In 2006, the Predator played a crucial role in hunting down the most wanted al Qaeda leader in Iraq, Abu Musab al-Zarqawi.

"Here's the way it goes. You had 600 hours of Predator time over a lengthy period….following Zarqawi. And then you had maybe six minutes of F-16 time to finish the target. It reflects again the power of the unmanned systems to produce the kind of intelligence that leads you to a guy like Zarqawi, who was very good at maintaining his anonymity," Gen. Schwartz explained.

Chambliss told Logan he thinks the power of these unmanned planes is just beginning to be tapped. "Next year is gonna be a watershed year. We'll actually buy more unmanned aircraft than we buy manned aircraft for the first time in the Air Force's history," he explained.

The Air Force has had to call on their National Guard and Reserve crews to meet the growing demand for these planes.

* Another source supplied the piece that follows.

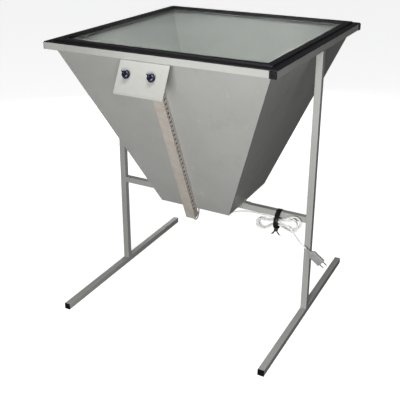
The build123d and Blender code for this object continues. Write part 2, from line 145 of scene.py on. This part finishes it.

And they're looking for a new generation of pilots who are willing to give up flying at the speed of sound.

"Once you get over the fact that you're not climbing up the ladder and getting into a cockpit, this is so much more satisfying because, you know, every time you fly, every single day, you're having an impact on the ground," Chambliss said.

Asked if he wouldn't go back to flying fighter jets, he replied, "I'll be honest with you, I wouldn't."